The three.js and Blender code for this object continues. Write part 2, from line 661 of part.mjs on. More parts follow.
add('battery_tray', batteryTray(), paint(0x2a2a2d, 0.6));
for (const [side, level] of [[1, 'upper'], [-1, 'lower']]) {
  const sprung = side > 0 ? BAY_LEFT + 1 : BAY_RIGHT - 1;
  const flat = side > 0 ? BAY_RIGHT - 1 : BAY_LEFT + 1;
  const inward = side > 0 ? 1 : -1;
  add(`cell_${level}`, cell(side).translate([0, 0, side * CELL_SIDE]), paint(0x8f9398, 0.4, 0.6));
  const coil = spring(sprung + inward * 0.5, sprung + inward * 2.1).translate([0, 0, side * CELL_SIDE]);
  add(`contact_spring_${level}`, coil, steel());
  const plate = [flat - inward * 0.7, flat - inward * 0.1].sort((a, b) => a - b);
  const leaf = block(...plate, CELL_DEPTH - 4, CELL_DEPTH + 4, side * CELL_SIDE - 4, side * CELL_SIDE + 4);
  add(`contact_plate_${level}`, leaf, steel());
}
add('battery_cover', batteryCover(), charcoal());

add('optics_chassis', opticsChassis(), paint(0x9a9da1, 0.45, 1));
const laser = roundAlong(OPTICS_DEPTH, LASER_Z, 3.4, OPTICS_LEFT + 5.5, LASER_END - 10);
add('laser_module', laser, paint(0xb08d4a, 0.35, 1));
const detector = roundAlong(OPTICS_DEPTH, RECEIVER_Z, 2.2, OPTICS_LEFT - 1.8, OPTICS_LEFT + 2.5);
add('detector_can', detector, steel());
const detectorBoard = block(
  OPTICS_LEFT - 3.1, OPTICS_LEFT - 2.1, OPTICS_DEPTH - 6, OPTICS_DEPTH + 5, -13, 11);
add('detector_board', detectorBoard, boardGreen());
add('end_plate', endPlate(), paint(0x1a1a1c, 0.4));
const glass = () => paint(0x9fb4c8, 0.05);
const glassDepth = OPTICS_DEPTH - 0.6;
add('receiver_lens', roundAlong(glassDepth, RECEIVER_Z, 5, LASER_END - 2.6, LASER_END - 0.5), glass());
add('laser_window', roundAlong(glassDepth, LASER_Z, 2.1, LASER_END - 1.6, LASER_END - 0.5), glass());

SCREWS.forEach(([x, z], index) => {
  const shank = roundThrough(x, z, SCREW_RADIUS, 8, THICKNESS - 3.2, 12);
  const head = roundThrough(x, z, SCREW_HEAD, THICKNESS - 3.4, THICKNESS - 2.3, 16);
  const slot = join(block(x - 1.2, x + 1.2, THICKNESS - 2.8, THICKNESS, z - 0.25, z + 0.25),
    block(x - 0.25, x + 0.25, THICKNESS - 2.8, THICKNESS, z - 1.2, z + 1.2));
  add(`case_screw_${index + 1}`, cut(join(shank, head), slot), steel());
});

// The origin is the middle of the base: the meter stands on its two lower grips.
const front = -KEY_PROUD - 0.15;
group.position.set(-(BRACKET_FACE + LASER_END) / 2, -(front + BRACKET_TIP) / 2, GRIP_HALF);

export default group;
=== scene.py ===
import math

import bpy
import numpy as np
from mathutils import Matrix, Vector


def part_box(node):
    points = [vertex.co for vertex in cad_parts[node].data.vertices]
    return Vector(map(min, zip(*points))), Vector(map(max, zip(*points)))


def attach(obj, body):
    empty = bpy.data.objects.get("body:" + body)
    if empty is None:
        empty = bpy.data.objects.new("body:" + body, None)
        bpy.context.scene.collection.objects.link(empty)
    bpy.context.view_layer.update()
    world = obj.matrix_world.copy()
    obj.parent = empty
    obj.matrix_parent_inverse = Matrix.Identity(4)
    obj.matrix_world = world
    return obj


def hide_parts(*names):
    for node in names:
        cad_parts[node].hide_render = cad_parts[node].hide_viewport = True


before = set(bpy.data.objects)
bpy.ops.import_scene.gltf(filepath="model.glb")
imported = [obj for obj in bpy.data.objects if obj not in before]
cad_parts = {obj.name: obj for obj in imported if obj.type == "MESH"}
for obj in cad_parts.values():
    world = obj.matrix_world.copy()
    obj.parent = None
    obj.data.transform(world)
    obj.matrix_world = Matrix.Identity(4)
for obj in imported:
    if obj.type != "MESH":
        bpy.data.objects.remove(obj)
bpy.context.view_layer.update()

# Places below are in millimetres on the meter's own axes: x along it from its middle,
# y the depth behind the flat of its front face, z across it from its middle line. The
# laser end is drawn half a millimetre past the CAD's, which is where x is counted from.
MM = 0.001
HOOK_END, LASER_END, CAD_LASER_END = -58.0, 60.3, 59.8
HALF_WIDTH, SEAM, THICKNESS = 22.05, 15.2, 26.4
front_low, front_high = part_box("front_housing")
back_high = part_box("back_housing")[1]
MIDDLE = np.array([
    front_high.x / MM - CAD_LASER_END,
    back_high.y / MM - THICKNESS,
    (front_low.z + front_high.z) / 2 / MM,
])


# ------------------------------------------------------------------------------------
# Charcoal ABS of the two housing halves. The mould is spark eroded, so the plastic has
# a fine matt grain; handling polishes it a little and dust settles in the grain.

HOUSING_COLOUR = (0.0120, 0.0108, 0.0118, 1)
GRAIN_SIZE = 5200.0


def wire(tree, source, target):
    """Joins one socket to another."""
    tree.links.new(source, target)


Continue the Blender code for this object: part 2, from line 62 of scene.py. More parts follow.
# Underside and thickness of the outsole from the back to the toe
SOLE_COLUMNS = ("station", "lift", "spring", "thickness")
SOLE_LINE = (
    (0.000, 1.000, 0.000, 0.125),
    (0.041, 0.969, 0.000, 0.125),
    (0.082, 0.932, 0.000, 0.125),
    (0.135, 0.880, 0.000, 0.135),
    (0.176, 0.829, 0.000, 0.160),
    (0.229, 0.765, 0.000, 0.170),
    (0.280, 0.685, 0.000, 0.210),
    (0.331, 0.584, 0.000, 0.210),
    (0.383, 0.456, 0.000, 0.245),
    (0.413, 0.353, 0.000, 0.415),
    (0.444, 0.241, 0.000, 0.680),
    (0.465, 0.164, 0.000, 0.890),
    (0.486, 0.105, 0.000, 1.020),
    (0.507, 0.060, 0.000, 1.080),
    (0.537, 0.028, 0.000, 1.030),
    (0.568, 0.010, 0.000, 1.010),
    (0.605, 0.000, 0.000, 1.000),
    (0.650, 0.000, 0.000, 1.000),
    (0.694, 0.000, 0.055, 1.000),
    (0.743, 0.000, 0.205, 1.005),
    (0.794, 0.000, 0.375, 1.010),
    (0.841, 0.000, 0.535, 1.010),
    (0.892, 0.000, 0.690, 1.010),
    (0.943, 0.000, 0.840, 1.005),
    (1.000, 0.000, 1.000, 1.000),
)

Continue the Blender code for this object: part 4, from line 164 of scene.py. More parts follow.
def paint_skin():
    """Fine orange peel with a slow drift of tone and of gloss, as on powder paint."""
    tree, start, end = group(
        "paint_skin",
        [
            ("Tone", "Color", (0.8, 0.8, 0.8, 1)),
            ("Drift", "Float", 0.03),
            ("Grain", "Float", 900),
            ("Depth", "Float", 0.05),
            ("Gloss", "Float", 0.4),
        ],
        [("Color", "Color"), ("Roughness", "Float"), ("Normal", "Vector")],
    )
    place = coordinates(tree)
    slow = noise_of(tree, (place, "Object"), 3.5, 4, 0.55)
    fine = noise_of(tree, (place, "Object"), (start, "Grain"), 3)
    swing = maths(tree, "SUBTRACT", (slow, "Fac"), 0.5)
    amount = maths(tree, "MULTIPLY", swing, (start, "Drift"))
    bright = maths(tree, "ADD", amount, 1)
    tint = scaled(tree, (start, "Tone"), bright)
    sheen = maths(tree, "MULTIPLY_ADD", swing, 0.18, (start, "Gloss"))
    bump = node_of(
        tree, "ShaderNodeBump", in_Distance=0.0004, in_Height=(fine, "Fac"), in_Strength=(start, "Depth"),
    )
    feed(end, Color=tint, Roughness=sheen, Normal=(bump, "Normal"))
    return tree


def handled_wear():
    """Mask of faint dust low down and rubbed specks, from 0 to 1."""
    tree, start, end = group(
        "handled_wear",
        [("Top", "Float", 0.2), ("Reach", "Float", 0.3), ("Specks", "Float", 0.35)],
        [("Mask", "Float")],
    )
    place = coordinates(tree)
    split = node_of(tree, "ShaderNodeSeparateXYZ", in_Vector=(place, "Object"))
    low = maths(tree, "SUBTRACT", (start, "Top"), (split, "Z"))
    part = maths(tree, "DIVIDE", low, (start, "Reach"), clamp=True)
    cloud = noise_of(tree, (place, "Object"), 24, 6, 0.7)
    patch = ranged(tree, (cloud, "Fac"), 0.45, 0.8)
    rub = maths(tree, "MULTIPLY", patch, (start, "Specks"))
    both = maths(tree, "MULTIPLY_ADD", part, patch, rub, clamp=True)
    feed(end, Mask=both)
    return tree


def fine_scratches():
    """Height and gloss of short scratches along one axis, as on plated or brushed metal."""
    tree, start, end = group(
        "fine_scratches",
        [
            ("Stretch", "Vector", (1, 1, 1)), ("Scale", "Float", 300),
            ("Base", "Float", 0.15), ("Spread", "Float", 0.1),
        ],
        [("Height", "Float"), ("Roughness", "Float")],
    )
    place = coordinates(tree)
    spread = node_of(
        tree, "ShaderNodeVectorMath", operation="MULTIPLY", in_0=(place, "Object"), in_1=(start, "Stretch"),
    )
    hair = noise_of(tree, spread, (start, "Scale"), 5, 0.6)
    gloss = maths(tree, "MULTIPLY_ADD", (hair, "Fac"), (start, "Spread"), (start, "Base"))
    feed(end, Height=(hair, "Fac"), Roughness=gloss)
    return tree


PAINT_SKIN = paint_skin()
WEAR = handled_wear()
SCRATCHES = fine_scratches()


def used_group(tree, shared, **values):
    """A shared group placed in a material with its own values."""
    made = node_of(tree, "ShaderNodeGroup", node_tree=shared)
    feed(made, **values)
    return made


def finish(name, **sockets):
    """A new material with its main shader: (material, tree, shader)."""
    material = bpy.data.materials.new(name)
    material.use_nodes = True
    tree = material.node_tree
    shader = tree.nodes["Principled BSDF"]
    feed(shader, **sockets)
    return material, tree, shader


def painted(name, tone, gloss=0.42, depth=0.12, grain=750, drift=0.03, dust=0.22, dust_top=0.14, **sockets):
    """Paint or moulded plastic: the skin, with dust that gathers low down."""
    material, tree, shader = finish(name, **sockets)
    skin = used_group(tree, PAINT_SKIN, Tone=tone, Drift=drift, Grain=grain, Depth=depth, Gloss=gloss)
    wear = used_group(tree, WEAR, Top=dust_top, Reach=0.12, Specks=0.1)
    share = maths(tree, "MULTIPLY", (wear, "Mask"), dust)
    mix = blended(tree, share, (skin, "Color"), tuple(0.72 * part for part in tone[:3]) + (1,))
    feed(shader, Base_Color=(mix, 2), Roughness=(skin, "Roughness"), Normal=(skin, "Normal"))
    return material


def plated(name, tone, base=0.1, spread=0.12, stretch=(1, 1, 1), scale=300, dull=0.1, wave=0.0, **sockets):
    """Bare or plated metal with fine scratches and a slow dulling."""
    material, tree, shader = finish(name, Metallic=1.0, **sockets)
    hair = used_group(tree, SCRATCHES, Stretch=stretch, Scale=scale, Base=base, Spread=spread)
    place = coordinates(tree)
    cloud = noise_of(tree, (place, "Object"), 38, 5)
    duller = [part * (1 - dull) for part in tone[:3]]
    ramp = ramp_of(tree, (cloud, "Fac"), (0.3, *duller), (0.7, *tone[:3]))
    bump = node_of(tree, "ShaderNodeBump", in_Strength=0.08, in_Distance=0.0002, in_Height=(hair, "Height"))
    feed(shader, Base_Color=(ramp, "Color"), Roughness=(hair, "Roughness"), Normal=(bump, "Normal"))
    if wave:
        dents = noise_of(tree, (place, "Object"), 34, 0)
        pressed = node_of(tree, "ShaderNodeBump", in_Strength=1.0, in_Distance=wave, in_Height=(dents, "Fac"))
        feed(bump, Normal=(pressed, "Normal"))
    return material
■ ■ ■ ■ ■
→ **Work required**:
All lines above from the one containing "two lower grips." to the one containing "bpy.data.objects.remove(obj)" must be repeated exactly, both lines included, and no others.

→ **Answer to this exercise**:
// The origin is the middle of the base: the meter stands on its two lower grips.
const front = -KEY_PROUD - 0.15;
group.position.set(-(BRACKET_FACE + LASER_END) / 2, -(front + BRACKET_TIP) / 2, GRIP_HALF);

export default group;
=== scene.py ===
import math

import bpy
import numpy as np
from mathutils import Matrix, Vector


def part_box(node):
    points = [vertex.co for vertex in cad_parts[node].data.vertices]
    return Vector(map(min, zip(*points))), Vector(map(max, zip(*points)))


def attach(obj, body):
    empty = bpy.data.objects.get("body:" + body)
    if empty is None:
        empty = bpy.data.objects.new("body:" + body, None)
        bpy.context.scene.collection.objects.link(empty)
    bpy.context.view_layer.update()
    world = obj.matrix_world.copy()
    obj.parent = empty
    obj.matrix_parent_inverse = Matrix.Identity(4)
    obj.matrix_world = world
    return obj


def hide_parts(*names):
    for node in names:
        cad_parts[node].hide_render = cad_parts[node].hide_viewport = True


before = set(bpy.data.objects)
bpy.ops.import_scene.gltf(filepath="model.glb")
imported = [obj for obj in bpy.data.objects if obj not in before]
cad_parts = {obj.name: obj for obj in imported if obj.type == "MESH"}
for obj in cad_parts.values():
    world = obj.matrix_world.copy()
    obj.parent = None
    obj.data.transform(world)
    obj.matrix_world = Matrix.Identity(4)
for obj in imported:
    if obj.type != "MESH":
        bpy.data.objects.remove(obj)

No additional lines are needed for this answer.